■ Exercise task: Retype, exactly as written, every line from the one containing "obj.matrix_world = world" down to the one containing "[])) + list(names)))", including both, and nothing else.

'''

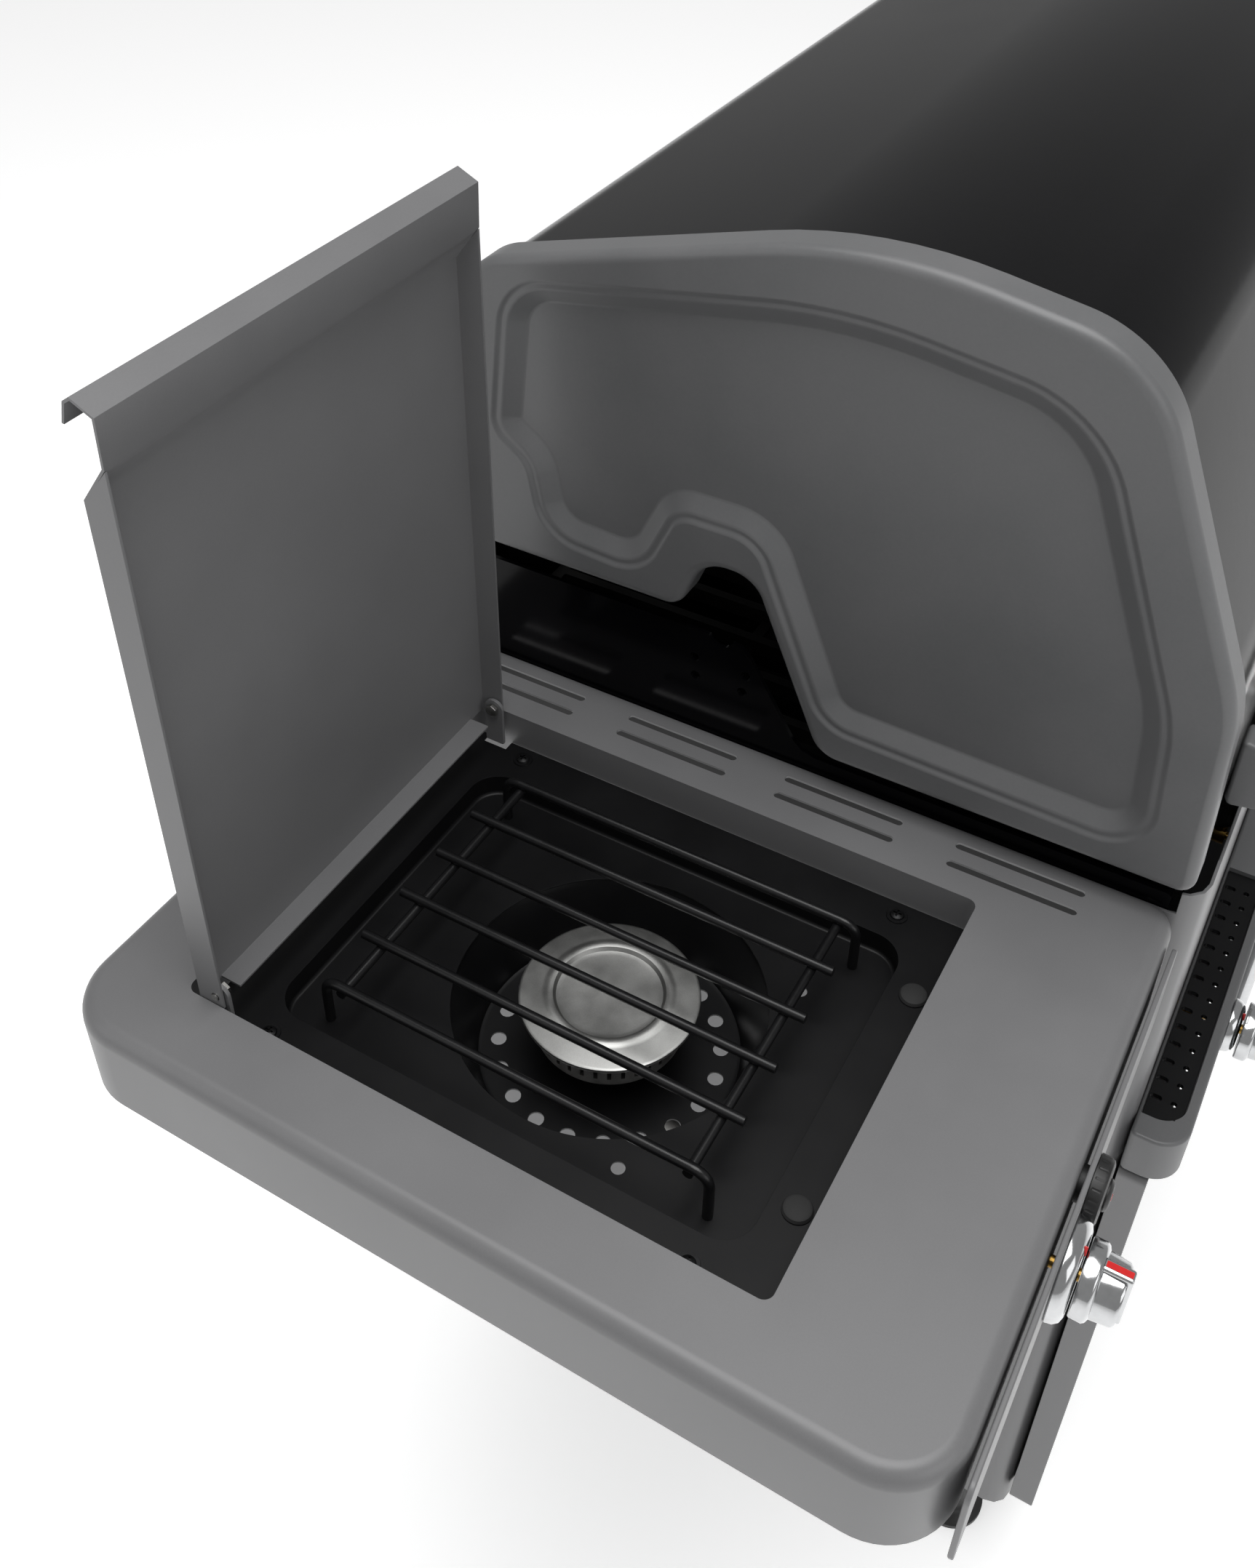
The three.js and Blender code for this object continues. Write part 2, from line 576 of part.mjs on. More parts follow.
// Side shelves
function shelfShell(reach) {
  const { skirt, edge, corner, inner, overlap, rear } = shelf;
  const plan = (margin) => outline([
    [-reach + margin, shelfFront + margin, corner - margin],
    [-shelfInner + overlap - margin, shelfFront + margin, inner - margin],
    [-shelfInner + overlap - margin, rear - margin, inner - margin],
    [-reach + margin, rear - margin, corner - margin],
  ]);
  const outer = prism("z", plan(0), -skirt - 2 * edge, 0, edge);
  const inside = prism("z", plan(sheet), -skirt - 3 * edge, -sheet, edge - sheet);
  const room = box(-reach - 1, -shelfInner, shelfFront - 1, rear + 1, -skirt, 1);
  const wall = box(
    -shelfInner - sheet, -shelfInner, shelfFront + inner, rear - inner, -skirt + 20, -sheet + 0.2);
  return joined(cut(outer, inside).intersect(room), wall);
}

function leftShelf() {
  const { flange, corner, front, rear } = opening;
  const hole = rectangle(-openingOuter, -openingInner, front, rear, corner);
  const collar = rectangle(
    -openingOuter - sheet, -openingInner + sheet, front - sheet, rear + sheet, corner + sheet);
  const vents = [];
  for (let row = 0; row < slots.rows; row += 1) {
    for (let i = 0; i < slots.count; i += 1) {
      const x = -shelfInner - slots.inset - row * slots.rowGap;
      const y = shelfFront + slots.first + i * slots.pitch;
      const half = slots.width / 2;
      const slot = rectangle(x - half, x + half, y, y + slots.length, half - 0.1);
      vents.push(prism("z", slot, -10, 1));
    }
  }
  const brackets = [-1, 1].map((side) => lidBracket(side));
  return cut(
    joined(shelfShell(leftShelfOuter), prism("z", collar, -flange, -0.5)),
    prism("z", hole, -flange - 1, 1),
    ...vents,
    rod("y", [valve.x, valve.z - shelfHeight], knob.stem + 1.5, shelfFront - 5, shelfFront + 8, 12),
    rod("y", [igniter.x, igniter.z], 12, shelfFront - 5, shelfFront + 8, 16),
  ).add(brackets[0]).add(brackets[1]);
}

// Air between the burner lid and the outer (-1) or inner (1) side of the opening.
const lidMargin = (side) => (side < 0 ? 0.6 : 2.7);

// A hinge bracket stands on the collar of the opening and reaches up inside a side flange of the burner lid.
function lidBracket(side) {
  const edge = side < 0 ? -openingOuter : -openingInner;
  const [near, far] = [0.8, 3.3].map((reach) => edge - side * (lidMargin(side) + sheet + reach));
  const { hingeY, hingeZ } = burnerLid;
  const plate = joined(
    box(Math.min(near, far), Math.max(near, far), hingeY - 7, hingeY + 7, -24, hingeZ),
    rod("x", [hingeY, hingeZ], 7, Math.min(near, far), Math.max(near, far), 16),
    box(Math.min(edge + side, far), Math.max(edge + side, far), hingeY - 7, hingeY + 7, -24, -12),
  );
  return cut(plate, rod("x", [hingeY, hingeZ], 2.4 + fit, edge - 10, edge + 10, 12));
}

const sideFascia = () => cut(
  prism("y", rectangle(-leftShelfOuter + 18, -shelfInner - 16, -76, -8, 8), fasciaFace, fasciaFace + 3),
  rod("y", [valve.x, valve.z - shelfHeight], knob.stem + 1, fasciaFace - 1, fasciaFace + 4, 12),
  rod("y", [igniter.x, igniter.z], 11, fasciaFace - 1, fasciaFace + 4, 16),
);

function igniterHousing() {
  const { x, z, radius, button } = igniter;
  const face = fasciaFace - fit;
  return cut(
    joined(
      rod("y", [x, z], radius, face - 8, face, 20),
      rod("y", [x, z], 10.5, face - 1, shelfFront + 20, 16)),
    rod("y", [x, z], button + 0.4, face - 9, shelfFront + 10, 16),
  );
}

const igniterButton = () => rod(
  "y", [igniter.x, igniter.z], igniter.button, fasciaFace - 8 - fit - igniter.travel, shelfFront + 5, 16);

// Side burner
function burnerTray() {
  const { flange, front } = opening;
  const { rear, basinWidth, basinFront, basinRear, basinDepth } = tray;
  const thin = tray.sheet;
  const rim = rectangle(-openingOuter + 0.5, -openingInner - 0.5, front + 0.5, rear, 5);
  const basin = (margin) => rectangle(
    burnerX - basinWidth / 2 - margin, burnerX + basinWidth / 2 + margin,
    basinFront - margin, basinRear - 8 + margin, 20 + margin);
  const holes = [[-95, 62], [38, 62], [-60, -94]].map(([y, x]) =>
    rod("z", [burnerX + x, burner.y + y], 4, -flange - 40, -flange, 12));
  const lidRoom = [-1, 1].map((side) => {
    const edge = side < 0 ? -openingOuter : -openingInner;
    return box(edge - 8, edge + 8, burnerLid.hingeY - 9, burnerLid.hingeY + 9, -flange - 3, 0);
  });
  return cut(
    joined(
      prism("z", rim, -flange + 0.3, -flange + 0.3 + thin),
      prism("z", basin(thin), -flange - basinDepth, -flange + 0.8)),
    prism("z", basin(0), -flange - basinDepth + thin, -flange + 5),
    rod("z", [burnerX, burner.y], bowl.radius, -flange - 40, -flange, 28),
    ...holes,
    ...lidRoom,
  );
}

function burnerBowl() {
  const { radius, ring, throat, holeCircle, hole, holes } = bowl;
  const top = -burner.depth - fit;
  const low = -burner.depth - 43;
  const thin = tray.sheet;
  const dish = turned([burnerX, burner.y], [
    [throat, low], [ring + 1, low], [radius + 1, top - thin], [radius + 8, top - thin], [radius + 8, top],
    [radius, top], [ring, low + thin], [throat, low + thin], [throat, low],
  ], 28);
  const vents = Array.from({ length: holes }, (_, i) => {
    const angle = ((i + 0.5) / holes) * 2 * Math.PI;
    const place = [burnerX + holeCircle * Math.cos(angle), burner.y + holeCircle * Math.sin(angle)];
    return rod("z", place, hole, low - 1, low + 3, 6);
  });
  return cut(dish, ...vents);
}

function burnerHead() {
  const { capDrop, head, y } = burner;
  const top = -capDrop - 5 - fit;
  const low = -120;
  const casting = turned([burnerX, y], [
    [0, low - 16], [15, low - 16], [17, low - 6], [17, top - 36], [head - 4, top - 24], [head, top - 20],
    [head, top - 6], [head - 5, top], [0, top],
  ], 20);
  const feed = bar([
    [burnerX, y, low], [burnerX - 4, y - 40, low], [burnerX - 16, y - 110, low + 10],
    [valve.x + 2, y - 180, valve.z - shelfHeight - 14],
    [valve.x, sideTube.y + 21 + fit, valve.z - shelfHeight],
  ], 9, 12, 8);
  return joined(casting, feed);
}

function burnerCap() {
  const { cap, capDrop, y } = burner;
  const top = -capDrop;
  return turned([burnerX, y], [
    [0, top - 5], [cap - 8, top - 5], [cap - 1.5, top - 4.2], [cap, top - 2.6], [cap - 1.5, top - 1],
    [38, top], [36, top + 1.2], [34, top + 1.2], [30, top - 1.6], [0, top - 1.6],
  ], 28);
}

function trivetSolid() {
  const { width, depth, bars, drop } = trivet;
  const middle = openingMiddle - 1.5;
  const [front, rear] = [middle - depth / 2, middle + depth / 2];
  const z = -drop;
  const foot = -opening.flange - tray.basinDepth + tray.sheet + fit;
  const pitch = width / (bars - 1);
  const line = (x) => [
    [x, front + wireRadius, foot], [x, front + wireRadius, z - 16], [x, front + 5, z - 5], [x, front + 11, z],
    [x, rear - 11, z], [x, rear - 5, z - 5], [x, rear - wireRadius, z - 16], [x, rear - wireRadius, foot],
  ];
  const wires = Array.from({ length: bars }, (_, i) => {
    const x = burnerX - width / 2 + i * pitch;
    const outer = i === 0 || i === bars - 1;
    return outer ? bar(line(x), wireRadius, 20, 6) : rod("y", [x, z], wireRadius, front + 1, rear - 1, 6);
  });
  const ties = [front + 15, rear - 15].map((y) =>
    rod("x", [y, z - 2 * wireRadius + 1.2], wireRadius, burnerX - width / 2 - 2, burnerX + width / 2 + 2, 6));
  return joined(ties[0], wires[0], ...wires.slice(1), ties[1]);
}

function burnerLidSolid() {
  const { back, flange, panel, slope, band, hingeY, hingeZ } = burnerLid;
  const front = back - flange;
  const [x0, x1] = [-openingOuter + lidMargin(-1), -openingInner - lidMargin(1)];
  const skin = strip([
    [back, -1], [back, panel], [front + sheet, panel + slope], [front + sheet - 0.8, panel + slope + band],
    [front + 12, panel + slope + band + 5.5], [back - 2, panel + slope + band + 3],
    [back + 1, panel + slope + band - 8],
  ], sheet);
  const cheek = new THREE.Shape([
    new THREE.Vector2(front, -1), new THREE.Vector2(back - 0.5, -1),
    new THREE.Vector2(back - 0.5, panel - 0.5), new THREE.Vector2(front, panel + slope - 1),
  ]);
  return cut(
    joined(
      prism("x", skin, x0, x1),
      prism("x", cheek, x0, x0 + sheet),
      prism("x", cheek, x1 - sheet, x1),
      box(x0 + 16, x1 - 16, front + 2, back - 0.5, -1, sheet - 1),
    ),
    rod("x", [hingeY, hingeZ], 2.4 + fit, x0 - 1, x1 + 1, 12),
  );
}

function lidPin(side) {
  const edge = side < 0 ? -openingOuter : -openingInner;
  const at = (reach) => edge - side * (lidMargin(side) + reach);
  const [start, end] = [at(-1), at(7)].sort((a, b) => a - b);
  const [head0, head1] = [at(5.1), at(8)].sort((a, b) => a - b);
  const { hingeY, hingeZ } = burnerLid;
  return joined(
    rod("x", [hingeY, hingeZ], 2.4, start, end, 12),
    rod("x", [hingeY, hingeZ], 4.6, head0, head1, 6),
  );
}

// Assembly
const wheelLine = wheel.y + wheel.width / 2;
const cart = groupOf([
  piece("base_pan", basePan(), greyPaint),
  piece("left_side_panel", sidePanel(), greyPaint),
  piece("right_side_panel", sidePanel(), greyPaint, true),
  piece(
    "back_panel", box(-halfWidth + 2.4, halfWidth - 2.4, halfDepth - 2, halfDepth, floorGap, 570),
    greyPaint),
  piece("left_door", doorPanel(), greyPaint),
  piece("right_door", doorPanel(), greyPaint, true),
  piece("left_door_handle", doorHandle(), chrome),
  piece("right_door_handle", doorHandle(), chrome, true),
  piece("axle", rod("y", [wheel.x, wheel.radius], wheel.axle, -wheelLine - 8, wheelLine + 8), stainless),
  wheelAt(-wheel.y),
  wheelAt(wheel.y),
  piece("front_foot", footAt(-wheel.y), rubber),
  piece("rear_foot", footAt(wheel.y), rubber),
  piece("ledge_frame", ledgeFrame(), greyPaint),
  piece("left_ledge_insert", ledgeInsert(), blackPlastic),
  piece("right_ledge_insert", ledgeInsert(), blackPlastic, true),
  piece("front_panel", frontPanel(), greyPaint),
  piece("gas_manifold", manifoldPipe(), stainless),
  ...[-1, 0, 1].flatMap((i) => [
    piece("main_valve_" + (i + 2), mainValve(i * knob.pitch), brass),
    piece("main_knob_" + (i + 2), mainKnob(i * knob.pitch), chrome),
  ]),
  piece("side_gas_tube", sideGasTube(), stainless),
  piece("side_valve", sideValve(), brass),
]);

const cookBox = groupOf([
  piece("firebox", fireboxSolid(), glossBlack),
  ...[-1, 0, 1].flatMap((i) => [
    piece("tube_burner_" + (i + 2), tubeBurner(i * knob.pitch), stainless),
    piece("flame_tamer_" + (i + 2), flameTamer(i * knob.pitch), blackEnamel),
  ]),
  piece("left_cooking_grate", cookingGrate(), castIron),
  piece("right_cooking_grate", cookingGrate(), castIron, true),
  piece("grease_tray", greaseTray(), aluminium),
  piece("grease_cup", greaseCup(), aluminium),
  piece("left_hinge_pin", hingePin(), stainless),
  piece("right_hinge_pin", hingePin(), stainless, true),
  piece("lid_barrel", lidBarrel(), glossBlack),
  piece("lid_left_end", lidEnd(), castGrey),
  piece("lid_right_end", lidEnd(), castGrey, true),
  piece("lid_handle_tube", handleTube(), stainless),
  piece("lid_handle_left_bracket", handleBracket(), castGrey),
  piece("lid_handle_right_bracket", handleBracket(), castGrey, true),
  piece("thermometer", thermometerSolid(), chrome),
], shelfHeight);

const sideStation = groupOf([
  piece("left_shelf", leftShelf(), greyPaint),
  piece("right_shelf", shelfShell(rightShelfOuter), greyPaint, true),
  piece("side_fascia", sideFascia(), greyPaint),
  piece("side_knob", knobSolid(valve.x, valve.z - shelfHeight, fasciaFace - fit - knob.bezelDepth), chrome),
  piece("igniter_housing", igniterHousing(), blackPlastic),
  piece("igniter_button", igniterButton(), blackPlastic),
  piece("burner_tray", burnerTray(), blackEnamel),
  piece("burner_bowl", burnerBowl(), blackEnamel),
  piece("burner_head", burnerHead(), aluminium),
  piece("burner_cap", burnerCap(), aluminium),
  piece("trivet", trivetSolid(), blackEnamel),
  piece("burner_lid", burnerLidSolid(), greyPaint),
  piece("burner_lid_left_pin", lidPin(-1), stainless),
  piece("burner_lid_right_pin", lidPin(1), stainless),
], shelfHeight);

// The middle of the overall depth, from the knobs' ends to the shelves' rear edges, lies on Y = 0.
const grill = new THREE.Group();
grill.add(cart, cookBox, sideStation);
grill.position.y = -(knobTip + shelf.rear) / 2;
export default grill;
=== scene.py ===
import json
from math import acos, ceil, cos, pi, radians, sin, tan

import bmesh
import bpy
from mathutils import Matrix, Vector

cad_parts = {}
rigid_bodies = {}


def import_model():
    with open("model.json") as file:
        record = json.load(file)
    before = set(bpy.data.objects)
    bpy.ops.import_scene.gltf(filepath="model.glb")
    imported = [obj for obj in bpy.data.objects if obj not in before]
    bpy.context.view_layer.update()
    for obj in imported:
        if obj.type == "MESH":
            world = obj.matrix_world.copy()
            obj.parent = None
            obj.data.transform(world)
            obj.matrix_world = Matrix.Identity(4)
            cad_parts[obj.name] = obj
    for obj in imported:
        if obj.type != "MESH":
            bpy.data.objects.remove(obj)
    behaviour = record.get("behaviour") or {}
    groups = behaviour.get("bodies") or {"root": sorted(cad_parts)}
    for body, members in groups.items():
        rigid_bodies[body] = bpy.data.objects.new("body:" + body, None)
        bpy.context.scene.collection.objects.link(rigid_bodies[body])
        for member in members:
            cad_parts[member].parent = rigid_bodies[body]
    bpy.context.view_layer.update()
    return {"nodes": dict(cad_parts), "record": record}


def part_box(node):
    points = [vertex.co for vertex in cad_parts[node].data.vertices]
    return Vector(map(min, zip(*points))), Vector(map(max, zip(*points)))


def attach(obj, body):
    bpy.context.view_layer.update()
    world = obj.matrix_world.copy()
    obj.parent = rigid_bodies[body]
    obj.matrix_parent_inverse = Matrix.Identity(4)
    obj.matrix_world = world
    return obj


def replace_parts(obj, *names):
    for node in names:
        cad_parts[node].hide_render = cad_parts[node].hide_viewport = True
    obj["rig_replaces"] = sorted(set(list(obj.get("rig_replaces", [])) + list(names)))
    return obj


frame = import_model()
print("frame loaded:", len(frame["nodes"]), "nodes")

mm = 0.001
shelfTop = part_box("right_shelf")[1][2]
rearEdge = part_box("right_shelf")[1][1]
bodyOf = {node: body for body, nodes in frame["record"]["behaviour"]["bodies"].items() for node in nodes}
slotOf = {entry["node"]: entry["material_slot"] for entry in frame["record"]["subparts"]}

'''

■ Solution for this task:
    obj.matrix_world = world
    return obj


def replace_parts(obj, *names):
    for node in names:
        cad_parts[node].hide_render = cad_parts[node].hide_viewport = True
    obj["rig_replaces"] = sorted(set(list(obj.get("rig_replaces", [])) + list(names)))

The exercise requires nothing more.